Le Covid-19 est arrivé et a bouleversé les pratiques pédagogiques (E. Bruillard, université de Paris)

De là à recourir de façon plus systématique aux Mooc, il y a donc un pas qui n’a pas été franchi. "Ce n’est pas surprenant. L’offre de Mooc n’a pas été conçue pour se substituer à celle des formations universitaires. Le confinement a toutefois montré à tous les établissements que l’utilisation du numérique pour enseigner était une nécessité. Et les Mooc sont une manière d’accompagner cette transformation", analyse Catherine Mongenet, directrice de la plateforme fun-mooc, dont l’audience, et notamment celle des 18-24 ans, a fait un boom entre le 17 mars et le 11 mai 2020, selon l'enquête "Vous, les Mooc et la plateforme FUN", réalisée par Fun-Mooc pendant le premier confinement et publiée début juillet 2020.

Du temps et des moyens

Les Mooc : une aubaine pour l’hybridation des formations ? Delphine Lalire, Mooc program manager à l’IMT, en est convaincue. "Il y a d’énormes besoins dans le champ de la formation qui n’ont pas été explorés. Des besoins qui pourraient être couverts en partie par les Mooc parce qu’ils permettent notamment de capitaliser sur des savoirs de chercheurs qu’on ne peut pas mobiliser tout le temps ou de proposer des modalités plus souples."

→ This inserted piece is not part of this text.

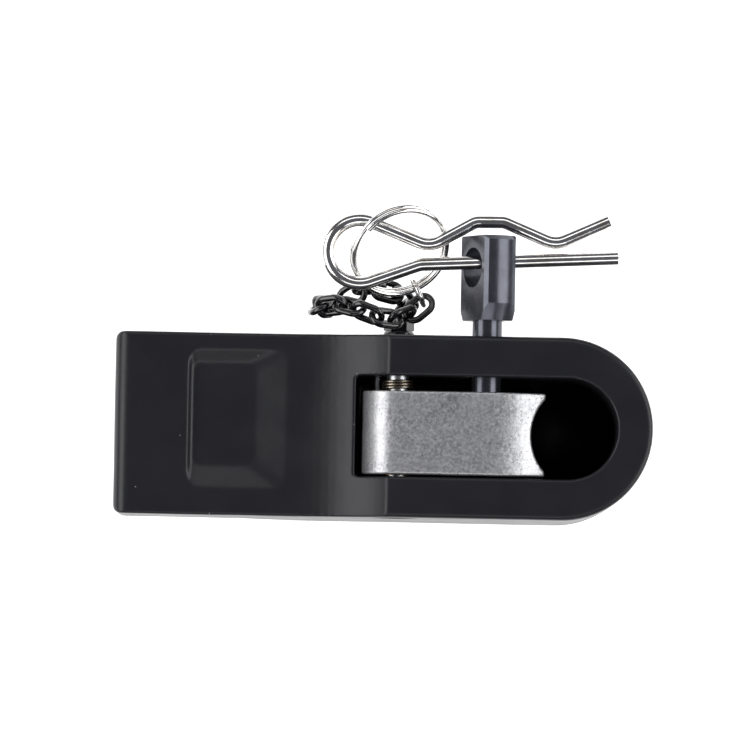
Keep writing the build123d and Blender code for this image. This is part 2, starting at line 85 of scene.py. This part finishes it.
class Look:
    """A Principled material whose textures are measured in metres on the object itself."""

    def __init__(self, name, colour, roughness, metallic=0.0):
        self.material = bpy.data.materials.new(name)
        self.material.use_nodes = True
        self.material.diffuse_color = (*colour, 1.0)
        self.tree = self.material.node_tree
        self.shader = self.tree.nodes["Principled BSDF"]
        self.place = self.add("ShaderNodeTexCoord").outputs["Object"]
        self.set("Base Color", (*colour, 1.0))
        self.set("Roughness", roughness)
        self.set("Metallic", metallic)

    def add(self, kind):
        return self.tree.nodes.new(kind)

    def set(self, socket, value):
        self.shader.inputs[socket].default_value = value

    def join(self, output, target):
        self.tree.links.new(output, target)

    def feed(self, output, socket):
        self.join(output, self.shader.inputs[socket])

    def stretched(self, scale):
        mapping = self.add("ShaderNodeMapping")
        mapping.inputs["Scale"].default_value = scale
        self.join(self.place, mapping.inputs["Vector"])
        return mapping.outputs["Vector"]

    def noise(self, grain, detail, stretch=(1, 1, 1)):
        """Soft noise whose features are about grain metres across."""
        texture = self.add("ShaderNodeTexNoise")
        texture.inputs["Scale"].default_value = 1.0 / grain
        texture.inputs["Detail"].default_value = detail
        self.join(self.stretched(stretch), texture.inputs["Vector"])
        return texture.outputs[0]

    def cells(self, grain):
        """Distance to scattered points about grain metres apart."""
        texture = self.add("ShaderNodeTexVoronoi")
        texture.inputs["Scale"].default_value = 1.0 / grain
        self.join(self.place, texture.inputs["Vector"])
        return texture.outputs["Distance"]

    def ramp(self, value, low, high, first=BLACK, last=WHITE):
        """Blends from first to last as value goes from low to high."""
        node = self.add("ShaderNodeValToRGB")
        node.color_ramp.elements[0].position = low
        node.color_ramp.elements[1].position = high
        node.color_ramp.elements[0].color = (*first, 1.0)
        node.color_ramp.elements[1].color = (*last, 1.0)
        self.join(value, node.inputs["Fac"])
        return node.outputs["Color"]

    def fade(self, value, low, high):
        """Full below low, nothing above high."""
        return self.ramp(value, low, high, WHITE, BLACK)

    def blend(self, amount, first, last):
        """Mixes two colours, each a socket or a fixed colour."""
        node = self.add("ShaderNodeMix")
        node.data_type = "RGBA"
        self.join(amount, node.inputs[0])
        for value, socket in ((first, node.inputs[6]), (last, node.inputs[7])):
            if isinstance(value, tuple):
                socket.default_value = (*value, 1.0)
            else:
                self.join(value, socket)
        return node.outputs[2]

    def rough(self, value, low, high):
        """Varies the roughness from low to high as value goes from 0 to 1."""
        node = self.add("ShaderNodeMapRange")
        node.inputs["To Min"].default_value = low
        node.inputs["To Max"].default_value = high
        self.join(value, node.inputs["Value"])
        self.feed(node.outputs["Result"], "Roughness")

    def bump(self, height, depth, strength):
        """Stacks another layer of relief, depth metres deep."""
        node = self.add("ShaderNodeBump")
        node.inputs["Distance"].default_value = depth
        node.inputs["Strength"].default_value = strength
        self.join(height, node.inputs["Height"])
        normal = self.shader.inputs["Normal"]
        if normal.links:
            self.join(normal.links[0].from_socket, node.inputs["Normal"])
        self.join(node.outputs["Normal"], normal)


def coated_look():
    """Satin black coat over a forging: orange peel, duller patches and dust specks."""
    look = Look("black_coat", (0.009, 0.009, 0.011), roughness=0.3)
    look.set("Specular IOR Level", 0.32)
    specks = look.fade(look.cells(grain=4.5 * MILLIMETRE), low=0.030, high=0.055)
    patches = look.noise(grain=30 * MILLIMETRE, detail=5)
    tone = look.blend(patches, first=(0.009, 0.009, 0.011), last=(0.016, 0.016, 0.0195))
    rare = look.ramp(look.noise(grain=9 * MILLIMETRE, detail=1), low=0.60, high=0.64)
    dust = look.blend(rare, first=BLACK, last=specks)
    look.feed(look.blend(dust, first=tone, last=(0.28, 0.28, 0.30)), "Base Color")
    look.rough(look.noise(grain=14 * MILLIMETRE, detail=6), low=0.24, high=0.42)
    peel = look.noise(grain=2.2 * MILLIMETRE, detail=3)
    look.bump(peel, depth=0.06 * MILLIMETRE, strength=0.55)
    fine = look.noise(grain=0.5 * MILLIMETRE, detail=2)
    look.bump(fine, depth=0.012 * MILLIMETRE, strength=0.5)
    return look.material


def cast_look():
    """Bare blasted casting: mottled grey with fine pits and a few dark nicks."""
    look = Look("cast_steel", (0.5, 0.5, 0.49), roughness=0.45, metallic=0.8)
    mottle = look.noise(grain=1.1 * MILLIMETRE, detail=6)
    clouds = look.noise(grain=11 * MILLIMETRE, detail=5)
    spread = look.ramp(mottle, low=0.35, high=0.68)
    base = look.blend(spread, first=(0.30, 0.30, 0.31), last=(0.56, 0.56, 0.57))
    cover = look.ramp(clouds, low=0.35, high=0.75)
    base = look.blend(cover, first=base, last=(0.52, 0.52, 0.53))
    pits = look.fade(look.noise(grain=0.55 * MILLIMETRE, detail=4), low=0.27, high=0.40)
    base = look.blend(pits, first=base, last=(0.10, 0.095, 0.085))
    streaks = look.noise(grain=3.5 * MILLIMETRE, detail=2, stretch=(1.0, 5.0, 1.0))
    nicks = look.fade(streaks, low=0.19, high=0.24)
    look.feed(look.blend(nicks, first=base, last=(0.06, 0.055, 0.05)), "Base Color")
    look.rough(mottle, low=0.26, high=0.50)
    grit = look.noise(grain=0.9 * MILLIMETRE, detail=5)
    look.bump(grit, depth=0.10 * MILLIMETRE, strength=0.5)
    look.bump(pits, depth=-0.05 * MILLIMETRE, strength=0.6)
    return look.material


def blued_look():
    """Black-oxide steel with a fine grain."""
    look = Look("dark_steel", (0.05, 0.05, 0.058), roughness=0.3, metallic=0.75)
    clouds = look.noise(grain=5 * MILLIMETRE, detail=5)
    tone = look.blend(clouds, first=(0.045, 0.046, 0.056), last=(0.12, 0.125, 0.15))
    look.feed(tone, "Base Color")
    look.rough(look.noise(grain=1.6 * MILLIMETRE, detail=5), low=0.16, high=0.30)
    grain = look.noise(grain=0.35 * MILLIMETRE, detail=3)
    look.bump(grain, depth=0.02 * MILLIMETRE, strength=0.5)
    return look.material


def bright_look():
    """Bright plated wire with drawing lines and slight yellowing."""
    look = Look("bright_wire", (0.80, 0.79, 0.78), roughness=0.16, metallic=1.0)
    stains = look.ramp(look.noise(grain=6 * MILLIMETRE, detail=5), low=0.45, high=0.75)
    tone = look.blend(stains, first=(0.83, 0.82, 0.81), last=(0.62, 0.58, 0.53))
    look.feed(tone, "Base Color")
    look.rough(look.noise(grain=2 * MILLIMETRE, detail=4), low=0.06, high=0.20)
    lines = look.noise(grain=0.4 * MILLIMETRE, detail=3, stretch=(0.12, 1.0, 1.0))
    look.bump(lines, depth=0.015 * MILLIMETRE, strength=0.4)
    return look.material


def chain_look():
    """Thick gloss black with small worn spots."""
    look = Look("black_chain", (0.004, 0.004, 0.005), roughness=0.14)
    look.set("Coat Weight", 0.6)
    look.set("Coat Roughness", 0.08)
    wear = look.ramp(look.noise(grain=1.5 * MILLIMETRE, detail=4), low=0.66, high=0.74)
    tone = look.blend(wear, first=(0.004, 0.004, 0.005), last=(0.03, 0.03, 0.032))
    look.feed(tone, "Base Color")
    look.rough(look.noise(grain=1.2 * MILLIMETRE, detail=3), low=0.10, high=0.30)
    waves = look.noise(grain=0.8 * MILLIMETRE, detail=2)
    look.bump(waves, depth=0.03 * MILLIMETRE, strength=0.5)
    return look.material


def metal_look(name, dark, light, roughness):
    """Plain machined or plated metal, varied between two tones."""
    look = Look(name, light, roughness, metallic=1.0)
    spread = look.ramp(look.noise(grain=2.5 * MILLIMETRE, detail=5), low=0.3, high=0.7)
    look.feed(look.blend(spread, first=dark, last=light), "Base Color")
    grain = look.noise(grain=0.7 * MILLIMETRE, detail=4)
    look.rough(grain, low=roughness * 0.7, high=roughness * 1.4)
    look.bump(grain, depth=0.02 * MILLIMETRE, strength=0.4)
    return look.material


def applied(piece, modifiers):
    """Bakes modifiers into the piece's own mesh."""
    for kind, settings in modifiers:
        modifier = piece.modifiers.new(kind.lower(), kind)
        for key, value in settings.items():
            setattr(modifier, key, value)
    graph = bpy.context.evaluated_depsgraph_get()
    graph.update()
    mesh = bpy.data.meshes.new_from_object(piece.evaluated_get(graph))
    piece.modifiers.clear()
    piece.data = mesh


def softened(node, name, voxel, steps):
    """The CAD shape with the rounded edges and closed skin of a casting."""
    mesh = NODES[node].data.copy()
    work = bmesh.new()
    work.from_mesh(mesh)
    bmesh.ops.remove_doubles(work, verts=work.verts, dist=WELD_DISTANCE)
    work.to_mesh(mesh)
    work.free()
    piece = bpy.data.objects.new(name, mesh)
    bpy.context.scene.collection.objects.link(piece)
    remesh = ("REMESH", {"mode": "VOXEL", "voxel_size": voxel, "use_smooth_shade": True})
    smooth = ("SMOOTH", {"factor": SMOOTH_SHARE, "iterations": steps})
    applied(piece, [remesh, smooth])
    return piece


def hammered(piece, layers):
    """Moves the skin along its normals by layers of noise, always inwards of where it was."""
    mesh = piece.data
    normals = [vertex.normal.copy() for vertex in mesh.vertices]
    tallest = sum(height for _, height in layers)
    for vertex, normal in zip(mesh.vertices, normals):
        push = sum(noise.noise(vertex.co / size) * height for size, height in layers)
        vertex.co += normal * (push - tallest)


def dress(piece, material):
    """Gives a new piece its one material and smooth shading."""
    piece.data.materials.clear()
    piece.data.materials.append(material)
    for polygon in piece.data.polygons:
        polygon.use_smooth = True


def build_body(material):
    piece = softened("hook_body", "body_forging", BODY_VOXEL, BODY_SMOOTH_STEPS)
    hammered(piece, BODY_WAVES)
    dress(piece, material)
    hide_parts("hook_body")
    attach(piece, "hook")


def build_pawl(material):
    piece = softened("pawl", "pawl_casting", PAWL_VOXEL, PAWL_SMOOTH_STEPS)
    hammered(piece, PAWL_WAVES)
    dress(piece, material)
    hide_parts("pawl")
    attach(piece, "pawl")


def assign(material, *names):
    """Gives carried-over nodes their finish."""
    for name in names:
        for slot in NODES[name].material_slots:
            slot.material = material


def finish_nodes():
    """Finishes for every node that keeps its CAD mesh."""
    chain = [name for name in NODES if name.startswith("chain_link_")]
    zinc = metal_look("zinc_steel", (0.42, 0.43, 0.44), (0.66, 0.67, 0.68), roughness=0.32)
    spring = metal_look("spring_steel", (0.20, 0.15, 0.10), (0.50, 0.46, 0.40), roughness=0.28)
    bronze = metal_look("bronze", (0.36, 0.22, 0.10), (0.56, 0.38, 0.18), roughness=0.35)
    assign(chain_look(), *chain, *ANCHOR)
    assign(bright_look(), *BRIGHT_WIRE)
    assign(blued_look(), "release_shaft")
    assign(zinc, *ZINC_PLATED)
    assign(spring, *SPRING_STEEL)
    assign(bronze, "pivot_bush")


def aim(thing, place, direction, up):
    """Stands a camera or light at a place, looking along a direction."""
    back = -direction.normalized()
    across = up.cross(back).normalized()
    top = back.cross(across)
    turn = Matrix((across, top, back)).transposed()
    thing.matrix_world = Matrix.Translation(place) @ turn.to_4x4()


def add_camera():
    data = bpy.data.cameras.new("view")
    data.sensor_width = SENSOR_WIDTH
    data.lens = SENSOR_WIDTH * VIEW_DISTANCE / VIEW_WIDTH
    camera = bpy.data.objects.new("view", data)
    bpy.context.scene.collection.objects.link(camera)
    direction = Vector((0, math.sin(VIEW_LEAN), -math.cos(VIEW_LEAN)))
    up = Vector((-math.sin(VIEW_ROLL), math.cos(VIEW_ROLL), 0))
    aim(camera, VIEW_TARGET - direction * VIEW_DISTANCE, direction, up)
    bpy.context.scene.camera = camera


def add_softbox(name, direction, size, power):
    """A rectangular light that looks back at the object from a direction."""
    data = bpy.data.lights.new(name, "AREA")
    data.shape = "RECTANGLE"
    data.size, data.size_y = size
    data.energy = power
    lamp = bpy.data.objects.new(name, data)
    bpy.context.scene.collection.objects.link(lamp)
    aim(lamp, VIEW_TARGET + direction * SOFTBOX_DISTANCE, -direction, Vector((0, 1, 0)))


def add_lights():
    for name, side in (("left_box", -1), ("right_box", 1)):
        direction = Vector((side * math.sin(SOFTBOX_ANGLE), 0, math.cos(SOFTBOX_ANGLE)))
        add_softbox(name, direction, SOFTBOX_SIZE, SOFTBOX_POWER)
    for name, side in (("front_fill", -1), ("rear_fill", 1)):
        direction = Vector((0, side * math.sin(FILL_ANGLE), math.cos(FILL_ANGLE)))
        add_softbox(name, direction, FILL_SIZE, FILL_POWER)
    world = bpy.data.worlds.new("studio")
    world.use_nodes = True
    world.node_tree.nodes["Background"].inputs["Color"].default_value = WORLD_GREY
    bpy.context.scene.world = world


def add_floor():
    mesh = bpy.data.meshes.new("floor")
    half = FLOOR_SIZE / 2
    corners = [(-half, -half, 0), (half, -half, 0), (half, half, 0), (-half, half, 0)]
    mesh.from_pydata(corners, [], [(0, 1, 2, 3)])
    floor = bpy.data.objects.new("floor", mesh)
    bpy.context.scene.collection.objects.link(floor)
    look = Look("floor", FLOOR_GREY, FLOOR_ROUGHNESS)
    look.set("Emission Color", (*WHITE, 1.0))
    look.set("Emission Strength", FLOOR_GLOW)
    mesh.materials.append(look.material)


def main():
    add_camera()
    add_lights()
    add_floor()
    build_body(coated_look())
    build_pawl(cast_look())
    finish_nodes()
    bpy.context.scene.view_settings.view_transform = "Standard"


main()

De fait, la majorité des compétences enseignées peuvent l’être à distance, mais encore faut-il savoir comment les articuler dans l’offre de formations des établissements ! "C’est plus facile pour les grandes écoles parce qu’elles peuvent agencer comme elles veulent leur cursus. L’université, quant à elle, a des contraintes dans la façon dont elle organise son parcours pédagogique. C’est pour cela que le Mooc reste, pour le moment, une offre complémentaire", observe Éric Bruillard.

Il y a d’énormes besoins dans le champ de la formation qui n’ont pas été explorés. (D. Lalire, IMT)

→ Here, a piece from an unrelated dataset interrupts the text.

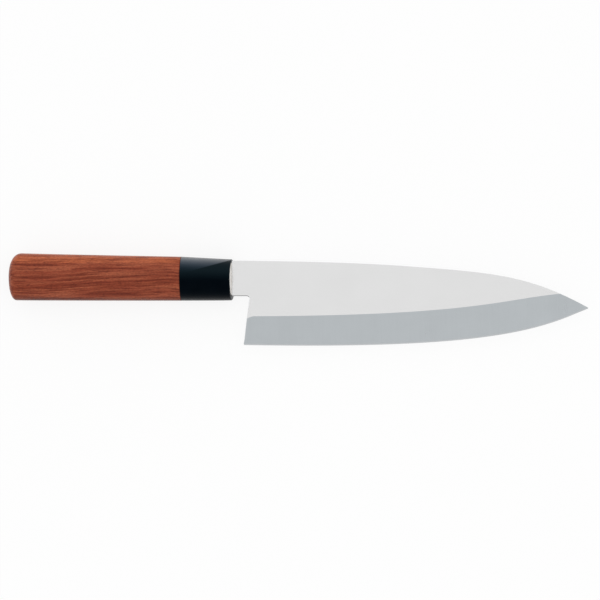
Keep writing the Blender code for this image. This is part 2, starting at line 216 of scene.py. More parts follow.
# Places that follow
ORIGIN = np.array((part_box("ferrule")[1].x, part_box("blade")[1].y - SPINE_LEVEL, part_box("handle")[0].z))
SHOULDER_X = 0.0
TIP_X = HEEL_SETBACK + BLADE_LENGTH
SEAM_X = -FERRULE_LENGTH
BUTT_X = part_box("handle")[0].x - float(ORIGIN[0])
RUNOUT_X = TIP_X - RIDGE_RUNOUT
CHOIL_X = HEEL_SETBACK + CHOIL_LEAN
NECK_LEVEL = SPINE_LEVEL - NECK_HEIGHT
HEEL_LEVEL = SPINE_LEVEL - EDGE_DEPTH
TANG_Z = BACK_DEPTH
BLADE_BACK_Z = TANG_Z - HEEL_THICKNESS / 2
SEAM_PLACE = SEAM_X + float(ORIGIN[0])
BUTT_PLACE = BUTT_X + float(ORIGIN[0])
FRONT_PLACE = float(ORIGIN[0])
SEAM_FLANK = float(ORIGIN[1]) + SEAM_HEIGHT
MOUTH_FLANK = float(ORIGIN[1]) + MOUTH_HEIGHT

# Fineness of the surfaces
ROUND_POINTS = 256
CURVE_POINTS = 600
NECK_COLUMNS = 26
BLADE_COLUMNS = 330
SHOULDER_ROWS = 20
CHOIL_ROWS = 14
BEVEL_ROWS = 12
RIM_ROW = 4
ARC_POINTS = 14
EASE_ROWS = 7
ROUNDING_ROWS = 16
FERRULE_ROWS = 40
DOME_ROWS = 44
GRIP_ROWS = 90
TANG_ROWS = 12
FILL_ROWS = 8
RIDGE_TRIES = 20
CROWDING = 0.125
FAN_REACH = 0.030
HEEL_FAN_REACH = 0.006
HEEL_AIM = 6
WELD = 1e-7
TINY = 1e-9

# The blade's finishes, in the order in which main() lists them
# The neck's finish is painted shade: dark steel along the upper half of its rounded lower edge.
FLAT_STEEL, BEVEL_STEEL, HONED_STEEL, RIM_STEEL, HOLLOW_STEEL, BORDER_STEEL, NECK_PAINTED_SHADE_STEEL, TANG_STEEL = range(8)


# Meshes from grids


def placed(points):
    """Points of the drawing frame, moved to the knife's own frame."""
    return points + ORIGIN


def grid_quads(first, rows, columns):
    """Corner numbers of the cells of a grid whose points start at number first."""
    index = first + np.arange(rows * columns).reshape(rows, columns)
    cells = (index[:-1, :-1], index[:-1, 1:], index[1:, 1:], index[1:, :-1])
    return np.stack(cells, axis=-1).reshape(-1, 4)


def make_shell(name, patches, finishes):
    """Weld grids of points into one closed mesh.

    Each patch is its points as rows x columns x 3, the number of its finish, and the rows whose line stays a
    crease. Points that coincide become one, a cell that lost a corner becomes a triangle, and one that lost
    its area goes.
    """
    points, quads, finish, creased, first = [], [], [], [], 0
    for grid, number, crease_rows in patches:
        rows, columns = grid.shape[:2]
        cells = grid_quads(first, rows, columns)
        crease = np.zeros((rows, columns), bool)
        crease[list(crease_rows)] = True
        points.append(grid.reshape(-1, 3))
        quads.append(cells)
        finish.append(np.full(len(cells), number))
        creased.append(crease.ravel())
        first += rows * columns
    points, creased = np.concatenate(points), np.concatenate(creased)
    keys = np.round(points / WELD).astype(np.int64)
    _, kept, where = np.unique(keys, axis=0, return_index=True, return_inverse=True)
    where = where.ravel()
    quads, finish = where[np.concatenate(quads)], np.concatenate(finish)
    whole = (np.diff(np.sort(quads, axis=1), axis=1) > 0).all(axis=1)
    halves = np.concatenate((quads[~whole][:, :3], quads[~whole][:, (0, 2, 3)]))
    halves_finish = np.concatenate((finish[~whole], finish[~whole]))
    solid = (np.diff(np.sort(halves, axis=1), axis=1) > 0).all(axis=1)
    mesh = bpy.data.meshes.new(name)
    mesh.from_pydata(placed(points[kept]).tolist(), [], quads[whole].tolist() + halves[solid].tolist())
    mesh.polygons.foreach_set("material_index", np.concatenate((finish[whole], halves_finish[solid])))
    outward = bmesh.new()
    outward.from_mesh(mesh)
    bmesh.ops.recalc_face_normals(outward, faces=outward.faces)
    outward.to_mesh(mesh)
    outward.free()
    mesh.shade_smooth()
    kept_crease = np.zeros(len(kept), bool)
    np.logical_or.at(kept_crease, where, creased)
    ends = np.empty(len(mesh.edges) * 2, int)
    mesh.edges.foreach_get("vertices", ends)
    mesh.edges.foreach_set("use_edge_sharp", kept_crease[ends.reshape(-1, 2)].all(axis=1))
    for material in finishes:
        mesh.materials.append(material)
    piece = bpy.data.objects.new(name, mesh)
    bpy.context.scene.collection.objects.link(piece)
    return piece


def with_heights(plan, heights):
    """Plan points with their heights as a third coordinate."""
    return np.concatenate((plan, np.asarray(heights)[..., None]), axis=-1)


# Blade: lines of the plan


def cubic(start, end, slopes, pulls):
    """One cubic curve in X and Y from the slope and the pull at each of its ends."""
    start, end = np.array(start), np.array(end)
    run = end[0] - start[0]
    first = start + np.array((1.0, slopes[0])) * run * pulls[0]
    last = end - np.array((1.0, slopes[1])) * run * pulls[1]
    t = np.linspace(0.0, 1.0, CURVE_POINTS)[:, None]
    s = 1.0 - t
    return s ** 3 * start + 3 * s ** 2 * t * first + 3 * s * t ** 2 * last + t ** 3 * end


KNEE = (SPINE_KNEE_X, SPINE_LEVEL - SPINE_KNEE_DROP)
TIP = (TIP_X, SPINE_LEVEL - TIP_DROP)
SPINE = np.concatenate((
    cubic((SHOULDER_X, SPINE_LEVEL), KNEE, SPINE_REAR_SLOPES, SPINE_REAR_PULLS)[:-1],
    cubic(KNEE, TIP, SPINE_FRONT_SLOPES, SPINE_FRONT_PULLS),
))
EDGE = cubic((HEEL_SETBACK, HEEL_LEVEL), TIP, EDGE_SLOPES, EDGE_PULLS)


def blunting(x):
    """How far the edge bellies below its curve near the tip: as the square of the way, then rounded off."""
    grown = np.clip((x - TIP_X + TIP_BLUNT_RUN) / (TIP_BLUNT_RUN - TIP_RADIUS), 0.0, 1.0) ** 2
    rounded = np.sqrt(1.0 - np.clip((x - TIP_X + TIP_RADIUS) / TIP_RADIUS, 0.0, 1.0) ** 2)
    return TIP_BLUNT * grown * rounded


def spine_level(x):
    """Height of the spine at x."""
    return np.interp(x, SPINE[:, 0], SPINE[:, 1])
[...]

Au-delà des contraintes d’organisation, la question du financement reste un frein majeur à l’intégration des Mooc dans les cursus de l’enseignement supérieur. "Un Mooc, cela peut coûter jusqu’à 60.000 euros, sans compter les mises à jour qui réengendrent des coûts. Il y a donc vraiment une question de moyens pour les établissements, abonde Frédérique Vincent, directrice de l’enseignement et de l’international à l’IMT. De plus, si on veut vraiment bien faire, cela demande aussi un gros travail pour la scénarisation, la réalisation des vidéos ou encore pour penser la cible et articuler les modules."

Ensemble, plus forts

La solution : mutualiser. Une logique qui fait sens, selon Catherine Mongenet : "Dans le contexte de terrible pression que subit l’enseignement supérieur aujourd’hui, il serait absolument contre-productif que chacun fasse ce travail à son niveau, dans son université, avec ses équipes. Il faut rentrer dans des logiques collectives de mutualisation et de coopération."

Coopération que le gouvernement semble appuyer puisque son appel à projets "Hybridation des formations de l’enseignement supérieur", lancé en juin dernier par le Mesri a récompensé les projets centrés sur la création de ressources pédagogiques partagées entre les établissements d’enseignement supérieur.

Il faut rentrer dans des logiques collectives de mutualisation et de coopération (C. Mongenet, FUN-Mooc)

L’enjeu est en effet de taille : il s’agit de constituer des bibliothèques de contenus pédagogiques courts qui pourraient être utilisables dans tous les parcours de formation. "L’idée, c’est que les enseignants puissent aller piocher des Mooc conçus par d’autres sur une pédagothèque en interne, plus souples d’utilisation que les plateformes géantes de cours en ligne", complète Frédérique Vincent.

Si la transformation numérique de l’enseignement supérieur paraît inéluctable à l’aune des événements récents, rien ne garantit pour autant que l’hybridation passe par une montée en puissance des Mooc. "Difficile en effet d’avoir le recul nécessaire parce qu’on est toujours en pleine complexité de gestion de la crise Covid, temporise le président de La Rochelle Université. Mais une chose est sûre : le regard des établissements, et notamment des universités, est devenu un peu plus bienveillant sur ces approches."